Christmas shopping, the theater, Broadway shows, etc. I was up there in early Dec 3 years ago and I just loved the feel and draw of the city. I worked in a large city for years; NYC on a weekend night before Xmas was amazing.


----------



## bjones9942 (Nov 4, 2011)

Booking.com showed several places with rooms still available when I checked.


----------



## ronparise (Nov 4, 2011)

something is always going on in NYC...isnt that the reason that folks bought at the Manhattan Club?...to have a place of their own in the city


----------



## senorak (Nov 5, 2011)

I know there are some rooms available....but starting at $400, (and that's for the lower starred hotels).  Most rates are $550 and above, (for 3 star hotels), for one night.
It just seems to be that one weekend in December....that's why I asked if anything was going on, (other than the holiday shopping, shows, etc.).  there are all kinds of decent rates on travelzoo, but again, that weekend is blocked out.

Deb


----------



## dmbrand (Nov 5, 2011)

If you know someone that has HHonor points, the Hampton Inn Manhattan-Madison Sq Garden area( 113 West 31st street) has rooms for 40,000 points/night or as you mentioned....$459 for that date.

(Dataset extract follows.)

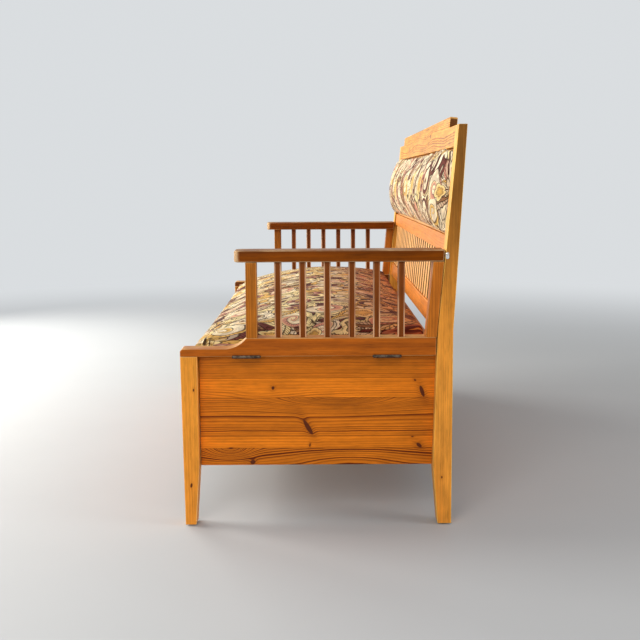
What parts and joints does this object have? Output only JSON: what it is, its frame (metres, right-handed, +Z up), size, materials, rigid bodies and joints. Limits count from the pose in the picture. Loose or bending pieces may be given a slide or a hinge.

We always use our points for trips to NYC to get around the high nightly cost. We have not stayed there yet, but TripAdvisor reviews rate it at 4.5 out of 5 stars.


----------



## brother coony (Nov 5, 2011)

senorak said:


> My step-mother is going to NYC with a few friends to attend a women's basketball tournament at Madison Square Garden on Dec. 10th.  Ideally, they would like to stay overnight....games in late morning/afternoon, show at night, out to dinner.  She asked me to look for a hotel for Sat. 12/10- Sun., 12/11.
> 
> DEB



Your first few lines says it all,(A Woman basketball Tournament at madison Square Garden)
Woman basketball is getting big time,fulling NYC hotel rooms (just saying):whoopie: :whoopie:


----------



## vacationhopeful (Nov 5, 2011)

My sister want a room for 5 for a couple of nights between Xmas and NYE a couple of years ago. She called me begging...like Wyndham has NYC (not).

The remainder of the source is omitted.